# SET TASK
Write every line of the material out exactly as shown.

====

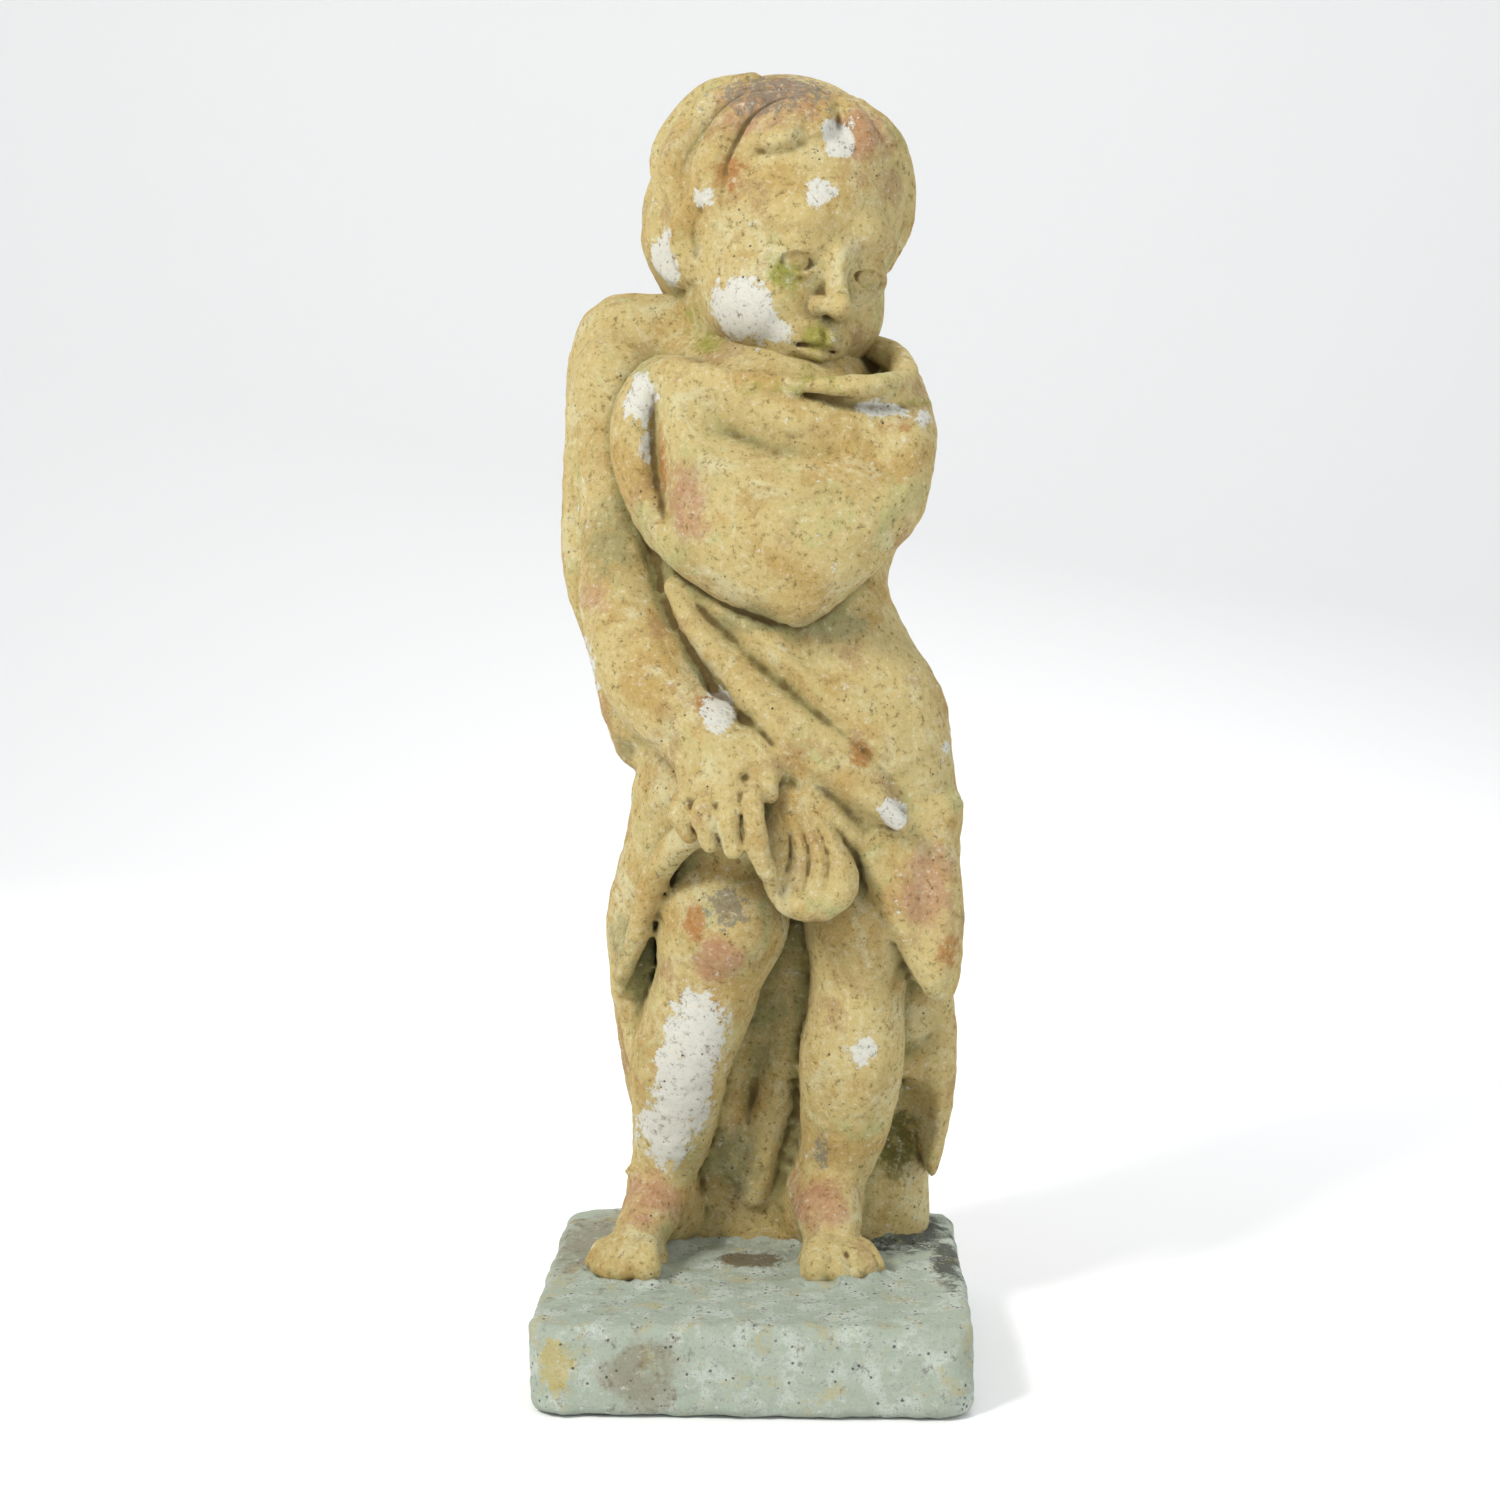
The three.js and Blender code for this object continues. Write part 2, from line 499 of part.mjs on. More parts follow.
// The long folds drawn across the belly from below the cowl to the left hip, where the strongest
// one is broken off.
function acrossFolds(clay) {
  clay.add(limb([[-36, -14, 456], [-8, -30, 420], [26, -38, 382], [62, -36, 350]], [18, 20, 20, 16]), 16);
  clay.press(stroke([[-50, 476], [-25, 457], [4, 442], [21, 425], [40, 413], [61, 402], [84, 385]], 6, -6));
  clay.press(stroke([[-44, 465], [-19, 444], [4, 421], [34, 396], [66, 371], [93, 341]], 6, 6));
  clay.press(stroke([[10, 432], [36, 408], [62, 386], [84, 364]], 7, -3));
  clay.add(limb([[-48, -32, 468], [-37, -40, 446], [-20, -46, 424], [1, -51, 401], [24, -54, 377],
    [46, -54, 359], [71, -50, 343], [86, -45, 330]], [5, 7, 8, 8, 8, 8, 7, 5]), 8);
  clay.press(stroke([[-44, 448], [-34, 428], [-23, 412], [-9, 393], [10, 374], [36, 352], [70, 326]],
    6, 3));
  clay.press(stroke([[12, 372], [24, 361], [34, 348], [51, 331], [63, 316], [72, 300]], 6, -5));
  clay.press(stroke([[38, 356], [52, 340], [66, 322], [80, 304]], 6, 3));
}

// The gathers in the right hand: pleats that fan out of it, held in by a rounded hem.
function gathers(clay) {
  const fan = [[14, 356], [28, 352], [42, 336], [53, 318], [61, 301], [59, 286], [47, 276], [32, 273],
    [17, 278], [7, 291], [4, 310], [8, 336]];
  clay.add(pillow(fan, (x, z) => -42 - Math.max(330 - z, 0) / 9, 40, 14), 5);
  for (const [top, x, foot] of [[15, 17, 288], [22, 31, 283], [29, 45, 286]]) {
    clay.press(stroke([[top, 342], [(top + x) / 2 + 3, (342 + foot) / 2], [x, foot]], 3.2, 6));
  }
  // Cloth bunched up between the thumb and the strongest fold.
  clay.add(ball([14, -52, 366], [9, 9, 12], [0, 0, 20]), 5);
}

// Behind the legs: folds that fall to the plinth, the cloth's last corner and the stump under it.
function behind(clay) {
  clay.add(limb([[25, 38, 246], [22, 36, 206], [13, 38, 160], [4, 42, 120], [-2, 46, 84]],
    [9, 11, 12, 11, 10]), 4);
  clay.add(limb([[-8, 42, 230], [-11, 38, 200], [-15, 40, 158], [-12, 46, 100]], [7, 9, 9, 8]), 5);
  clay.press(stroke([[-22, 220], [-24, 160], [-28, 100]], 8, -6, [20, 90]));
  const corner = [[76, 272], [100, 246], [121, 215], [125, 186], [124, 152], [118, 118], [110, 97],
    [98, 120], [90, 158], [78, 156], [70, 186], [68, 240]];
  clay.add(pillow(corner, (x) => 58 + (x - 100) / 6, 50, 14), 5);
  clay.press(stroke([[118, 200], [104, 184], [86, 176]], 6, 5, [0, 90]));
  clay.carve(ball([88, 30, 122], [22, 26, 40], [0, 20, 0]), 8);
  clay.add(limb([[83, 84, 40], [87, 82, 100], [94, 80, 150]], [24, 22, 20]), 6);
  clay.add(limb([[-68, 26, 300], [-74, 24, 262], [-77, 26, 220], [-72, 32, 180]], [12, 14, 13, 10]), 8);
}

function figure() {
  const clay = new Clay();
  mantle(clay);
  torso(clay);
  hips(clay);
  acrossFolds(clay);
  behind(clay);
  rightLeg(clay);
  leftLeg(clay);
  rightArm(clay);
  clay.add(cowl(), 3);
  gathers(clay);
  rightHand(clay);
  clay.add(head(), 2);
  return clay.placed();
}

// ---------------------------------------------------------------------------------------------
// From field to mesh.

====

# EXPECTED ANSWER
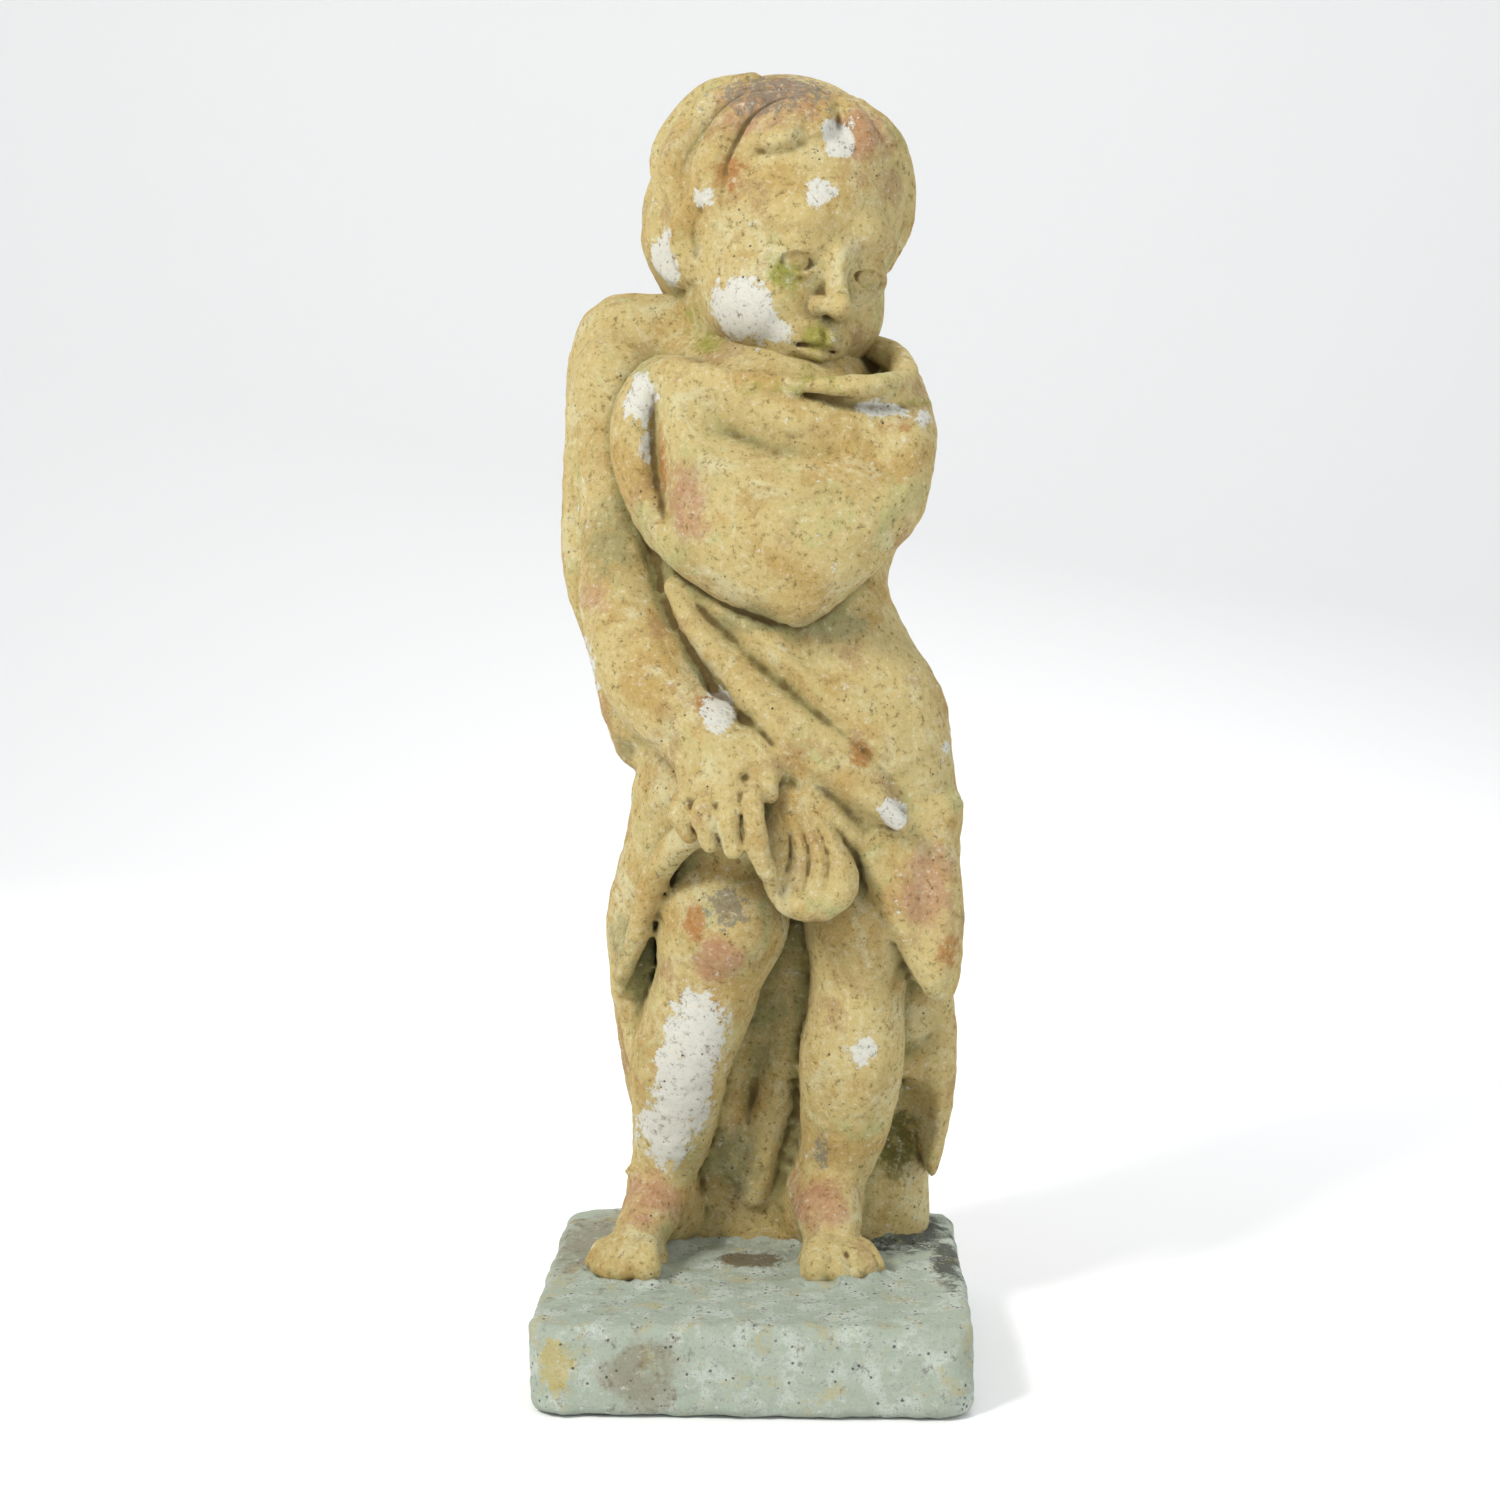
The three.js and Blender code for this object continues. Write part 2, from line 499 of part.mjs on. More parts follow.
// The long folds drawn across the belly from below the cowl to the left hip, where the strongest
// one is broken off.
function acrossFolds(clay) {
  clay.add(limb([[-36, -14, 456], [-8, -30, 420], [26, -38, 382], [62, -36, 350]], [18, 20, 20, 16]), 16);
  clay.press(stroke([[-50, 476], [-25, 457], [4, 442], [21, 425], [40, 413], [61, 402], [84, 385]], 6, -6));
  clay.press(stroke([[-44, 465], [-19, 444], [4, 421], [34, 396], [66, 371], [93, 341]], 6, 6));
  clay.press(stroke([[10, 432], [36, 408], [62, 386], [84, 364]], 7, -3));
  clay.add(limb([[-48, -32, 468], [-37, -40, 446], [-20, -46, 424], [1, -51, 401], [24, -54, 377],
    [46, -54, 359], [71, -50, 343], [86, -45, 330]], [5, 7, 8, 8, 8, 8, 7, 5]), 8);
  clay.press(stroke([[-44, 448], [-34, 428], [-23, 412], [-9, 393], [10, 374], [36, 352], [70, 326]],
    6, 3));
  clay.press(stroke([[12, 372], [24, 361], [34, 348], [51, 331], [63, 316], [72, 300]], 6, -5));
  clay.press(stroke([[38, 356], [52, 340], [66, 322], [80, 304]], 6, 3));
}

// The gathers in the right hand: pleats that fan out of it, held in by a rounded hem.
function gathers(clay) {
  const fan = [[14, 356], [28, 352], [42, 336], [53, 318], [61, 301], [59, 286], [47, 276], [32, 273],
    [17, 278], [7, 291], [4, 310], [8, 336]];
  clay.add(pillow(fan, (x, z) => -42 - Math.max(330 - z, 0) / 9, 40, 14), 5);
  for (const [top, x, foot] of [[15, 17, 288], [22, 31, 283], [29, 45, 286]]) {
    clay.press(stroke([[top, 342], [(top + x) / 2 + 3, (342 + foot) / 2], [x, foot]], 3.2, 6));
  }
  // Cloth bunched up between the thumb and the strongest fold.
  clay.add(ball([14, -52, 366], [9, 9, 12], [0, 0, 20]), 5);
}

// Behind the legs: folds that fall to the plinth, the cloth's last corner and the stump under it.
function behind(clay) {
  clay.add(limb([[25, 38, 246], [22, 36, 206], [13, 38, 160], [4, 42, 120], [-2, 46, 84]],
    [9, 11, 12, 11, 10]), 4);
  clay.add(limb([[-8, 42, 230], [-11, 38, 200], [-15, 40, 158], [-12, 46, 100]], [7, 9, 9, 8]), 5);
  clay.press(stroke([[-22, 220], [-24, 160], [-28, 100]], 8, -6, [20, 90]));
  const corner = [[76, 272], [100, 246], [121, 215], [125, 186], [124, 152], [118, 118], [110, 97],
    [98, 120], [90, 158], [78, 156], [70, 186], [68, 240]];
  clay.add(pillow(corner, (x) => 58 + (x - 100) / 6, 50, 14), 5);
  clay.press(stroke([[118, 200], [104, 184], [86, 176]], 6, 5, [0, 90]));
  clay.carve(ball([88, 30, 122], [22, 26, 40], [0, 20, 0]), 8);
  clay.add(limb([[83, 84, 40], [87, 82, 100], [94, 80, 150]], [24, 22, 20]), 6);
  clay.add(limb([[-68, 26, 300], [-74, 24, 262], [-77, 26, 220], [-72, 32, 180]], [12, 14, 13, 10]), 8);
}

function figure() {
  const clay = new Clay();
  mantle(clay);
  torso(clay);
  hips(clay);
  acrossFolds(clay);
  behind(clay);
  rightLeg(clay);
  leftLeg(clay);
  rightArm(clay);
  clay.add(cowl(), 3);
  gathers(clay);
  rightHand(clay);
  clay.add(head(), 2);
  return clay.placed();
}

// ---------------------------------------------------------------------------------------------
// From field to mesh.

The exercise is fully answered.